MATERIAL FOR THIS TASK start
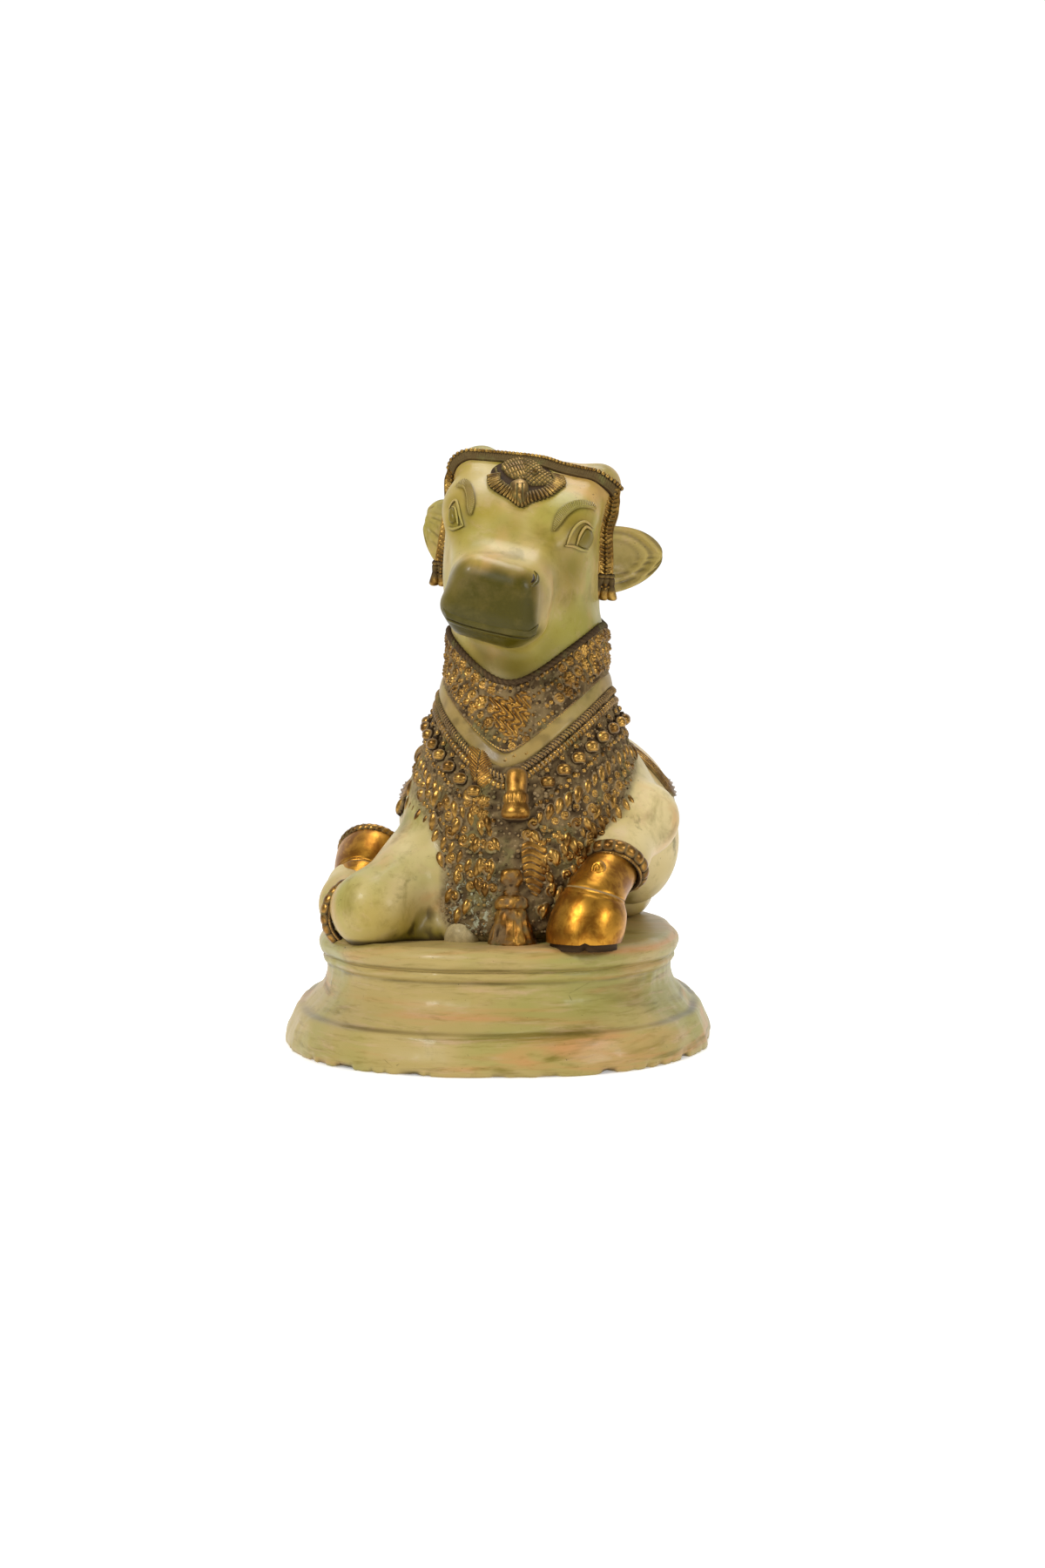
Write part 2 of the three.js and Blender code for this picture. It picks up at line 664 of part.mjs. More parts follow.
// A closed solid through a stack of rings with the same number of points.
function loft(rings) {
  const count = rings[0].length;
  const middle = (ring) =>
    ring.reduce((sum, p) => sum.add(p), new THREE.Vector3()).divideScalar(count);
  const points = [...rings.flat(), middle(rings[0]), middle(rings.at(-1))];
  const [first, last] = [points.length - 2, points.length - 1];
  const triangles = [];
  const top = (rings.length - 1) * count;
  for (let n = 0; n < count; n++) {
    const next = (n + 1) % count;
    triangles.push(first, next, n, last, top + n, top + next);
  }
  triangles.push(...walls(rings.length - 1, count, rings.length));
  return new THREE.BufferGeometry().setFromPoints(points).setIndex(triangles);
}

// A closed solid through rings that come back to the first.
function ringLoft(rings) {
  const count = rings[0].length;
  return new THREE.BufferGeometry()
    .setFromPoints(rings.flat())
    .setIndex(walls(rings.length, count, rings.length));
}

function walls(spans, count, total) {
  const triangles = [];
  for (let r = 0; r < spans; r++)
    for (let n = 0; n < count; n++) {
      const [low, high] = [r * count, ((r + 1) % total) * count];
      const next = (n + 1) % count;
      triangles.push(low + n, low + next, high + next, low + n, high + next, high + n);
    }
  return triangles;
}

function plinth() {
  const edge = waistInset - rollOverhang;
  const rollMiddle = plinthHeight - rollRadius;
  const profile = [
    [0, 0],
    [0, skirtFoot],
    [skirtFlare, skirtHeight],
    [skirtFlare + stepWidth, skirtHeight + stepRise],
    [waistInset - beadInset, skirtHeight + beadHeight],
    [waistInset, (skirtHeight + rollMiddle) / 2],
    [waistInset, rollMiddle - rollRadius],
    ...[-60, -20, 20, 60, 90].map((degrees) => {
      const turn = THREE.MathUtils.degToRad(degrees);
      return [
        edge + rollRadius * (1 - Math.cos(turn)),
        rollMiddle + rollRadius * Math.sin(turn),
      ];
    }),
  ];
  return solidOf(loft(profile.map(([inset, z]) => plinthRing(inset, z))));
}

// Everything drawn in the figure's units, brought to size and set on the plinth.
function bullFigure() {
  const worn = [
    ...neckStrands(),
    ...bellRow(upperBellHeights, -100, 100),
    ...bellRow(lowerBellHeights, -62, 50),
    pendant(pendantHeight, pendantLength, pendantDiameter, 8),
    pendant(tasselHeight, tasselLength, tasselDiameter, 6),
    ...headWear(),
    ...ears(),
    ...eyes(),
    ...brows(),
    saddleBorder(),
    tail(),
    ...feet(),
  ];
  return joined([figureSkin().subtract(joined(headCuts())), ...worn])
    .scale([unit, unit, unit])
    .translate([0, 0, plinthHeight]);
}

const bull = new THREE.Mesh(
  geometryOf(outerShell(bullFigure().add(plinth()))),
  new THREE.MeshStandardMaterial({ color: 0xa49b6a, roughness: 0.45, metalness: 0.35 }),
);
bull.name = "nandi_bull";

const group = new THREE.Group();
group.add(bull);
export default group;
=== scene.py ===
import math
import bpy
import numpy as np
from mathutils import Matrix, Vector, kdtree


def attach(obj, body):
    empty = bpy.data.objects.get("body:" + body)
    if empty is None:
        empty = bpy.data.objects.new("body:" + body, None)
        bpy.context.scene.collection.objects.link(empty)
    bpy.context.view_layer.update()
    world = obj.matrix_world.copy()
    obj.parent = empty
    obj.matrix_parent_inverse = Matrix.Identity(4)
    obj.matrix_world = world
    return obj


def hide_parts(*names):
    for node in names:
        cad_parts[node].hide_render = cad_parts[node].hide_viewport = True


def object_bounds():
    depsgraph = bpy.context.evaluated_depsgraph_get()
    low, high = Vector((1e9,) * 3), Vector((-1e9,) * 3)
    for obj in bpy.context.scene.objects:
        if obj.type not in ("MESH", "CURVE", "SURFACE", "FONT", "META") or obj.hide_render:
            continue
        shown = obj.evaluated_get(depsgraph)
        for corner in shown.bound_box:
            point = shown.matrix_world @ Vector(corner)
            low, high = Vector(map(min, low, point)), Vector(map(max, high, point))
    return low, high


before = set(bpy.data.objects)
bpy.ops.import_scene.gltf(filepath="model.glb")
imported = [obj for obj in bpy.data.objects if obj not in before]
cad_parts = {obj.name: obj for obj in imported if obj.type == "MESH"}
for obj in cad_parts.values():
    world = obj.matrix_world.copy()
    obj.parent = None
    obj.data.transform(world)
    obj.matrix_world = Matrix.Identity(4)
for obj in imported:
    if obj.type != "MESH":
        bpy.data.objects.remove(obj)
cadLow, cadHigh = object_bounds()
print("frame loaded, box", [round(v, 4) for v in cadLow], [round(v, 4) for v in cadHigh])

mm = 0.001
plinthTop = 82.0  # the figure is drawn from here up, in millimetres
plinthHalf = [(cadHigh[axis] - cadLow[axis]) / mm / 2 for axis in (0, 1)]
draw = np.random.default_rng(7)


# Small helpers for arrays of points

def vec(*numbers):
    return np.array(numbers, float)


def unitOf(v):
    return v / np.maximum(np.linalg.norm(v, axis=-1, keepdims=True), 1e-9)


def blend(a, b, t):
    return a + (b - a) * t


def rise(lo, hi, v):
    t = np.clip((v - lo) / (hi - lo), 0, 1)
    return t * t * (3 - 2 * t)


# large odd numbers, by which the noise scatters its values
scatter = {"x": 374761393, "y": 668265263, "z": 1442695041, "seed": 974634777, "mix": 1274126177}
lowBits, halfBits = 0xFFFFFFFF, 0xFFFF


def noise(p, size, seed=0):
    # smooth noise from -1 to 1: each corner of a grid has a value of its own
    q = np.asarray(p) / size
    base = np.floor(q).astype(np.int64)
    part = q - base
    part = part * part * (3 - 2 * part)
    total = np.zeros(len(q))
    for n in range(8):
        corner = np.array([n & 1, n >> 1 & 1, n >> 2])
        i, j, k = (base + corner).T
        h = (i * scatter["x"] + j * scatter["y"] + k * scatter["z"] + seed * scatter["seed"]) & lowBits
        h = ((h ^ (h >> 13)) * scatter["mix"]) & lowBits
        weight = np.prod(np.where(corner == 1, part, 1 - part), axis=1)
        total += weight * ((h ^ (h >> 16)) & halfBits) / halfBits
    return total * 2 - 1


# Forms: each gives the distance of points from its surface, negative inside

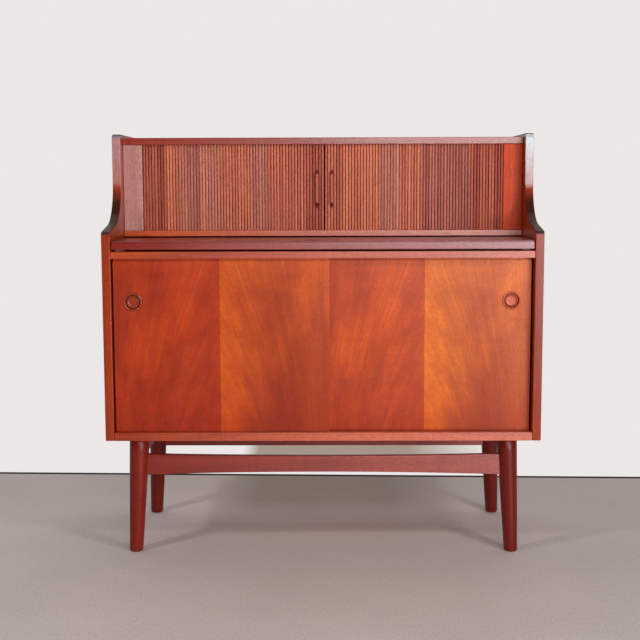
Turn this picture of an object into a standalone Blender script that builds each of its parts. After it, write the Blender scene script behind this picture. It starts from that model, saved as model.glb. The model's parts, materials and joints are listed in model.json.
MATERIAL FOR THIS TASK end
* [WHAT THE TASK ASKS] Extract every entry in the listing word for word.

* [SOLUTION TO THIS EXERCISE]
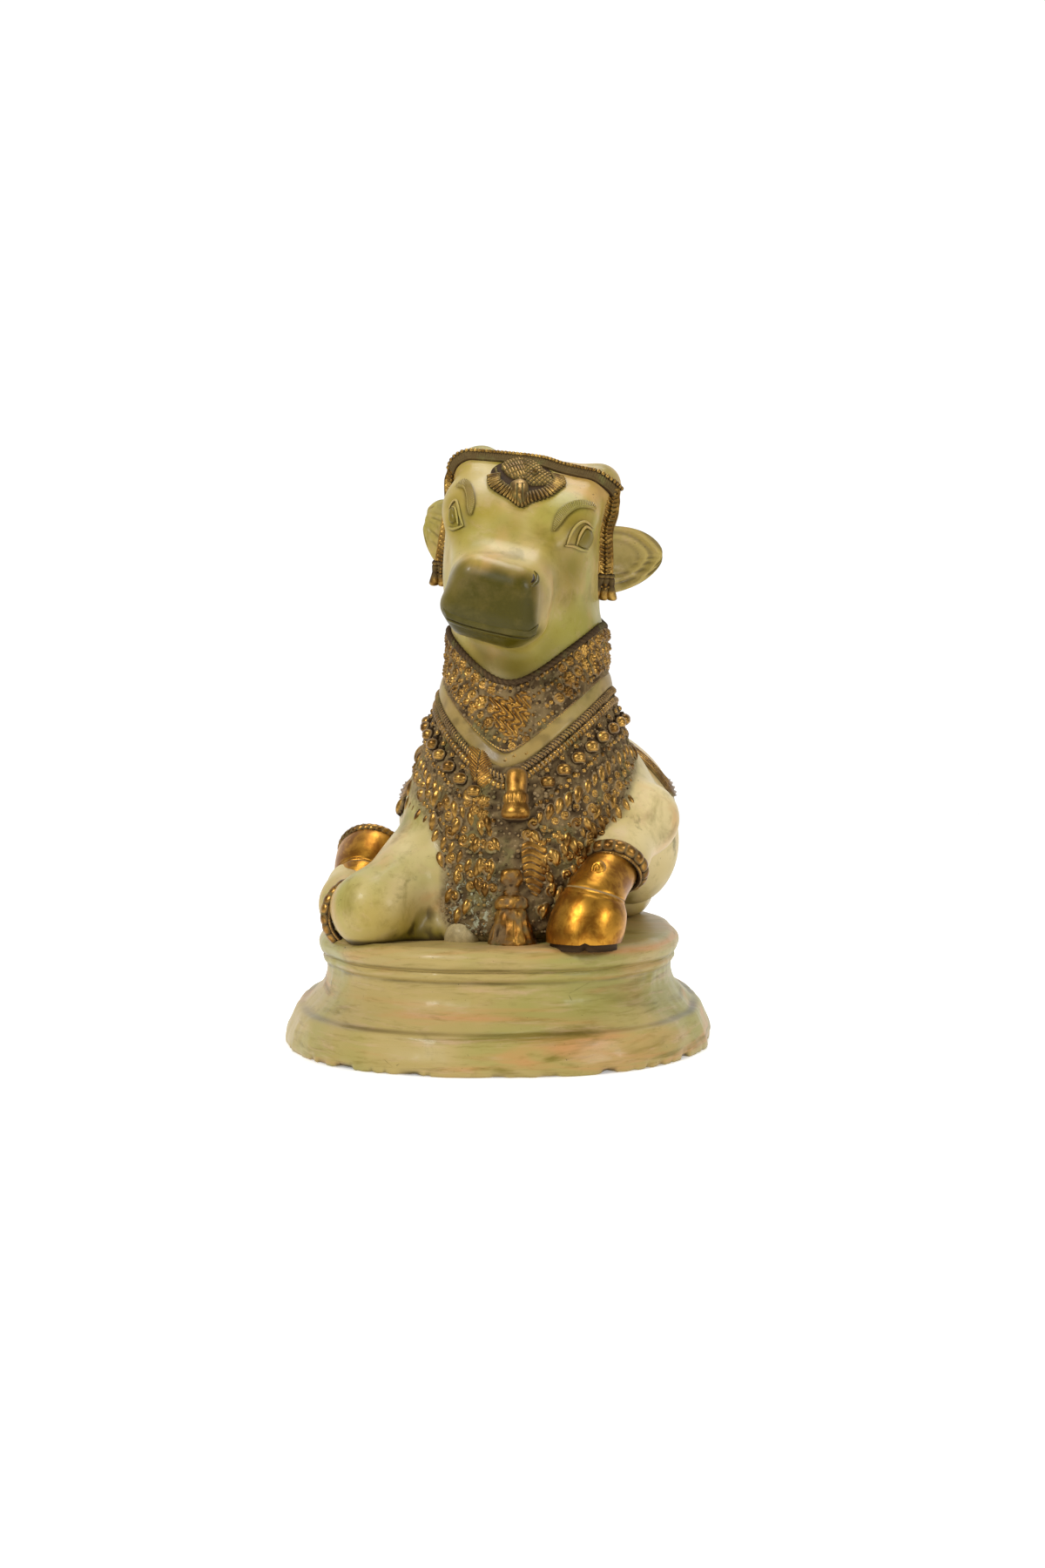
Write part 2 of the three.js and Blender code for this picture. It picks up at line 664 of part.mjs. More parts follow.
// A closed solid through a stack of rings with the same number of points.
function loft(rings) {
  const count = rings[0].length;
  const middle = (ring) =>
    ring.reduce((sum, p) => sum.add(p), new THREE.Vector3()).divideScalar(count);
  const points = [...rings.flat(), middle(rings[0]), middle(rings.at(-1))];
  const [first, last] = [points.length - 2, points.length - 1];
  const triangles = [];
  const top = (rings.length - 1) * count;
  for (let n = 0; n < count; n++) {
    const next = (n + 1) % count;
    triangles.push(first, next, n, last, top + n, top + next);
  }
  triangles.push(...walls(rings.length - 1, count, rings.length));
  return new THREE.BufferGeometry().setFromPoints(points).setIndex(triangles);
}

// A closed solid through rings that come back to the first.
function ringLoft(rings) {
  const count = rings[0].length;
  return new THREE.BufferGeometry()
    .setFromPoints(rings.flat())
    .setIndex(walls(rings.length, count, rings.length));
}

function walls(spans, count, total) {
  const triangles = [];
  for (let r = 0; r < spans; r++)
    for (let n = 0; n < count; n++) {
      const [low, high] = [r * count, ((r + 1) % total) * count];
      const next = (n + 1) % count;
      triangles.push(low + n, low + next, high + next, low + n, high + next, high + n);
    }
  return triangles;
}

function plinth() {
  const edge = waistInset - rollOverhang;
  const rollMiddle = plinthHeight - rollRadius;
  const profile = [
    [0, 0],
    [0, skirtFoot],
    [skirtFlare, skirtHeight],
    [skirtFlare + stepWidth, skirtHeight + stepRise],
    [waistInset - beadInset, skirtHeight + beadHeight],
    [waistInset, (skirtHeight + rollMiddle) / 2],
    [waistInset, rollMiddle - rollRadius],
    ...[-60, -20, 20, 60, 90].map((degrees) => {
      const turn = THREE.MathUtils.degToRad(degrees);
      return [
        edge + rollRadius * (1 - Math.cos(turn)),
        rollMiddle + rollRadius * Math.sin(turn),
      ];
    }),
  ];
  return solidOf(loft(profile.map(([inset, z]) => plinthRing(inset, z))));
}

// Everything drawn in the figure's units, brought to size and set on the plinth.
function bullFigure() {
  const worn = [
    ...neckStrands(),
    ...bellRow(upperBellHeights, -100, 100),
    ...bellRow(lowerBellHeights, -62, 50),
    pendant(pendantHeight, pendantLength, pendantDiameter, 8),
    pendant(tasselHeight, tasselLength, tasselDiameter, 6),
    ...headWear(),
    ...ears(),
    ...eyes(),
    ...brows(),
    saddleBorder(),
    tail(),
    ...feet(),
  ];
  return joined([figureSkin().subtract(joined(headCuts())), ...worn])
    .scale([unit, unit, unit])
    .translate([0, 0, plinthHeight]);
}

const bull = new THREE.Mesh(
  geometryOf(outerShell(bullFigure().add(plinth()))),
  new THREE.MeshStandardMaterial({ color: 0xa49b6a, roughness: 0.45, metalness: 0.35 }),
);
bull.name = "nandi_bull";

const group = new THREE.Group();
group.add(bull);
export default group;
=== scene.py ===
import math
import bpy
import numpy as np
from mathutils import Matrix, Vector, kdtree


def attach(obj, body):
    empty = bpy.data.objects.get("body:" + body)
    if empty is None:
        empty = bpy.data.objects.new("body:" + body, None)
        bpy.context.scene.collection.objects.link(empty)
    bpy.context.view_layer.update()
    world = obj.matrix_world.copy()
    obj.parent = empty
    obj.matrix_parent_inverse = Matrix.Identity(4)
    obj.matrix_world = world
    return obj


def hide_parts(*names):
    for node in names:
        cad_parts[node].hide_render = cad_parts[node].hide_viewport = True


def object_bounds():
    depsgraph = bpy.context.evaluated_depsgraph_get()
    low, high = Vector((1e9,) * 3), Vector((-1e9,) * 3)
    for obj in bpy.context.scene.objects:
        if obj.type not in ("MESH", "CURVE", "SURFACE", "FONT", "META") or obj.hide_render:
            continue
        shown = obj.evaluated_get(depsgraph)
        for corner in shown.bound_box:
            point = shown.matrix_world @ Vector(corner)
            low, high = Vector(map(min, low, point)), Vector(map(max, high, point))
    return low, high


before = set(bpy.data.objects)
bpy.ops.import_scene.gltf(filepath="model.glb")
imported = [obj for obj in bpy.data.objects if obj not in before]
cad_parts = {obj.name: obj for obj in imported if obj.type == "MESH"}
for obj in cad_parts.values():
    world = obj.matrix_world.copy()
    obj.parent = None
    obj.data.transform(world)
    obj.matrix_world = Matrix.Identity(4)
for obj in imported:
    if obj.type != "MESH":
        bpy.data.objects.remove(obj)
cadLow, cadHigh = object_bounds()
print("frame loaded, box", [round(v, 4) for v in cadLow], [round(v, 4) for v in cadHigh])

mm = 0.001
plinthTop = 82.0  # the figure is drawn from here up, in millimetres
plinthHalf = [(cadHigh[axis] - cadLow[axis]) / mm / 2 for axis in (0, 1)]
draw = np.random.default_rng(7)


# Small helpers for arrays of points

def vec(*numbers):
    return np.array(numbers, float)


def unitOf(v):
    return v / np.maximum(np.linalg.norm(v, axis=-1, keepdims=True), 1e-9)


def blend(a, b, t):
    return a + (b - a) * t


def rise(lo, hi, v):
    t = np.clip((v - lo) / (hi - lo), 0, 1)
    return t * t * (3 - 2 * t)


# large odd numbers, by which the noise scatters its values
scatter = {"x": 374761393, "y": 668265263, "z": 1442695041, "seed": 974634777, "mix": 1274126177}
lowBits, halfBits = 0xFFFFFFFF, 0xFFFF


def noise(p, size, seed=0):
    # smooth noise from -1 to 1: each corner of a grid has a value of its own
    q = np.asarray(p) / size
    base = np.floor(q).astype(np.int64)
    part = q - base
    part = part * part * (3 - 2 * part)
    total = np.zeros(len(q))
    for n in range(8):
        corner = np.array([n & 1, n >> 1 & 1, n >> 2])
        i, j, k = (base + corner).T
        h = (i * scatter["x"] + j * scatter["y"] + k * scatter["z"] + seed * scatter["seed"]) & lowBits
        h = ((h ^ (h >> 13)) * scatter["mix"]) & lowBits
        weight = np.prod(np.where(corner == 1, part, 1 - part), axis=1)
        total += weight * ((h ^ (h >> 16)) & halfBits) / halfBits
    return total * 2 - 1


# Forms: each gives the distance of points from its surface, negative inside

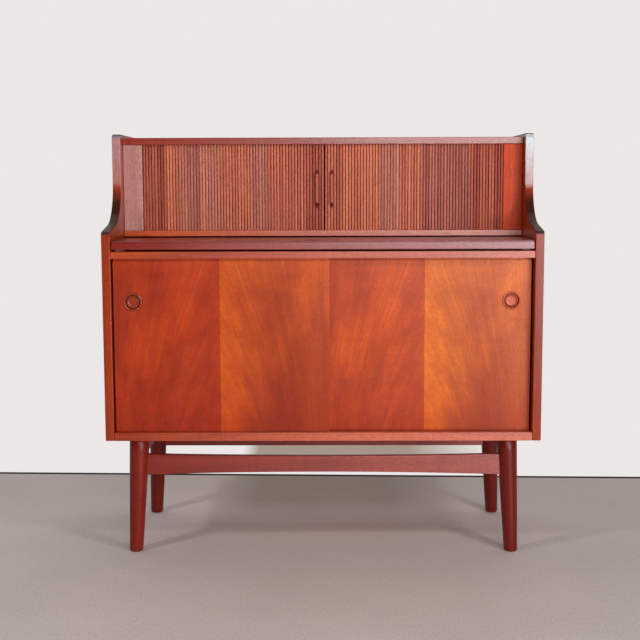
Turn this picture of an object into a standalone Blender script that builds each of its parts. After it, write the Blender scene script behind this picture. It starts from that model, saved as model.glb. The model's parts, materials and joints are listed in model.json.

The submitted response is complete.